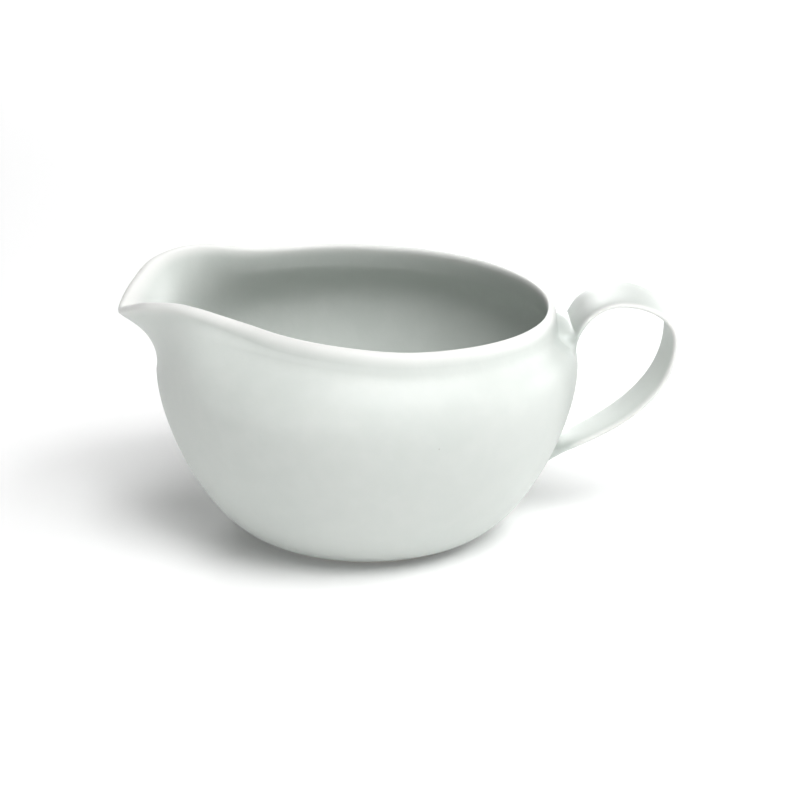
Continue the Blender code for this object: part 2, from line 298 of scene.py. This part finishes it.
def strap_line():
    """Points of the strap's middle line in the plane Y = 0, and how far along it each of them is."""
    corners = np.array([UPPER_ROOT, STRAP_APEX, STRAP_OUTERMOST, LOWER_ROOT])
    upper, apex, outermost, lower = corners + [AXIS_X, 0]
    leave = np.array([math.cos(UPPER_ROOT_SLOPE), math.sin(UPPER_ROOT_SLOPE)])
    arrive = np.array([math.cos(LOWER_ROOT_SLOPE), math.sin(LOWER_ROOT_SLOPE)])
    over = np.array([1.0, 0.0])
    down = np.array([0.0, -1.0])
    pull = STRAP_PULLS
    t = np.linspace(0, 1, LINE_STEPS)
    points = np.concatenate([
        bezier(upper, upper + leave * pull[0], apex - over * pull[1], apex, t)[:-1],
        bezier(apex, apex + over * pull[2], outermost - down * pull[3], outermost, t)[:-1],
        bezier(outermost, outermost + down * pull[4], lower + arrive * pull[5], lower, t),
    ])
    gone = np.concatenate([[0], np.cumsum(np.linalg.norm(np.diff(points, axis=0), axis=1))])
    return points, gone


LINE, LINE_GONE = strap_line()
LINE_LENGTH = LINE_GONE[-1]
STRAP_DISTANCES = np.linspace(UPPER_ROOT_DEPTH, LINE_LENGTH - LOWER_ROOT_DEPTH, STRAP_STEPS + 1)


def along_line(distance):
    """The point of the strap's middle line at this distance along it, and the direction there."""
    ends = np.clip([distance - HEADING_STEP, distance + HEADING_STEP], 0, LINE_LENGTH)
    place = np.array([np.interp(distance, LINE_GONE, LINE[:, k]) for k in (0, 1)])
    before, after = (np.array([np.interp(end, LINE_GONE, LINE[:, k]) for k in (0, 1)]) for end in ends)
    heading = (after - before) / np.linalg.norm(after - before)
    return place, heading


def rounded_oblong(half_width, half_height):
    """Points round an oblong with soft corners, as widths and heights from its middle."""
    turns = 2 * np.pi * np.arange(STRAP_SIDES) / STRAP_SIDES
    power = 2 / STRAP_EDGE_POWER
    widths = np.sign(np.cos(turns)) * np.abs(np.cos(turns)) ** power * half_width
    heights = np.sign(np.sin(turns)) * np.abs(np.sin(turns)) ** power * half_height
    return widths, heights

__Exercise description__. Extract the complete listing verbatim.

__Complete answer__.
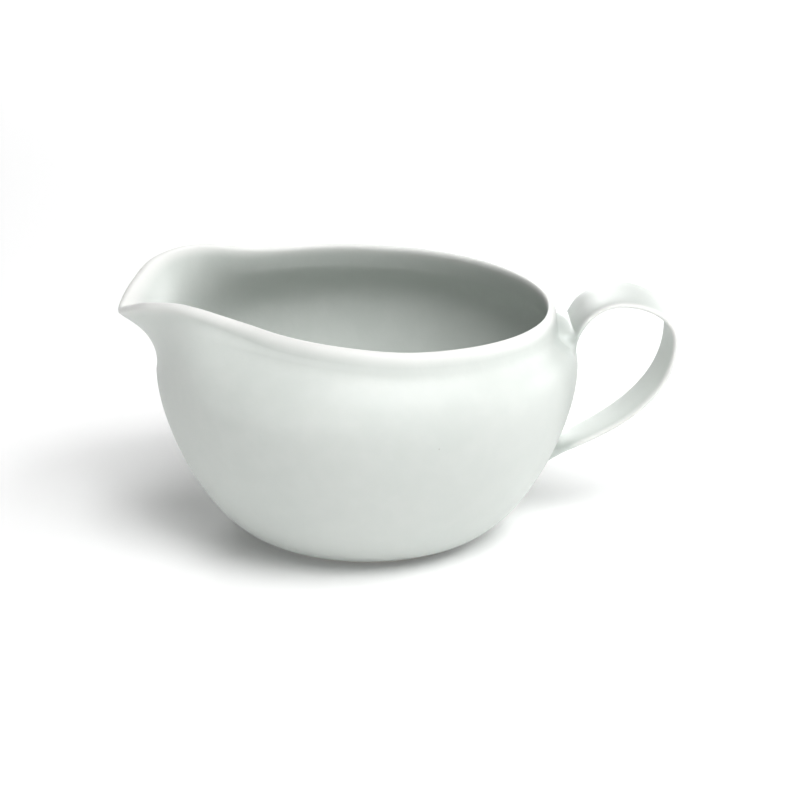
Continue the Blender code for this object: part 2, from line 298 of scene.py. This part finishes it.
def strap_line():
    """Points of the strap's middle line in the plane Y = 0, and how far along it each of them is."""
    corners = np.array([UPPER_ROOT, STRAP_APEX, STRAP_OUTERMOST, LOWER_ROOT])
    upper, apex, outermost, lower = corners + [AXIS_X, 0]
    leave = np.array([math.cos(UPPER_ROOT_SLOPE), math.sin(UPPER_ROOT_SLOPE)])
    arrive = np.array([math.cos(LOWER_ROOT_SLOPE), math.sin(LOWER_ROOT_SLOPE)])
    over = np.array([1.0, 0.0])
    down = np.array([0.0, -1.0])
    pull = STRAP_PULLS
    t = np.linspace(0, 1, LINE_STEPS)
    points = np.concatenate([
        bezier(upper, upper + leave * pull[0], apex - over * pull[1], apex, t)[:-1],
        bezier(apex, apex + over * pull[2], outermost - down * pull[3], outermost, t)[:-1],
        bezier(outermost, outermost + down * pull[4], lower + arrive * pull[5], lower, t),
    ])
    gone = np.concatenate([[0], np.cumsum(np.linalg.norm(np.diff(points, axis=0), axis=1))])
    return points, gone


LINE, LINE_GONE = strap_line()
LINE_LENGTH = LINE_GONE[-1]
STRAP_DISTANCES = np.linspace(UPPER_ROOT_DEPTH, LINE_LENGTH - LOWER_ROOT_DEPTH, STRAP_STEPS + 1)


def along_line(distance):
    """The point of the strap's middle line at this distance along it, and the direction there."""
    ends = np.clip([distance - HEADING_STEP, distance + HEADING_STEP], 0, LINE_LENGTH)
    place = np.array([np.interp(distance, LINE_GONE, LINE[:, k]) for k in (0, 1)])
    before, after = (np.array([np.interp(end, LINE_GONE, LINE[:, k]) for k in (0, 1)]) for end in ends)
    heading = (after - before) / np.linalg.norm(after - before)
    return place, heading


def rounded_oblong(half_width, half_height):
    """Points round an oblong with soft corners, as widths and heights from its middle."""
    turns = 2 * np.pi * np.arange(STRAP_SIDES) / STRAP_SIDES
    power = 2 / STRAP_EDGE_POWER
    widths = np.sign(np.cos(turns)) * np.abs(np.cos(turns)) ** power * half_width
    heights = np.sign(np.sin(turns)) * np.abs(np.sin(turns)) ** power * half_height
    return widths, heights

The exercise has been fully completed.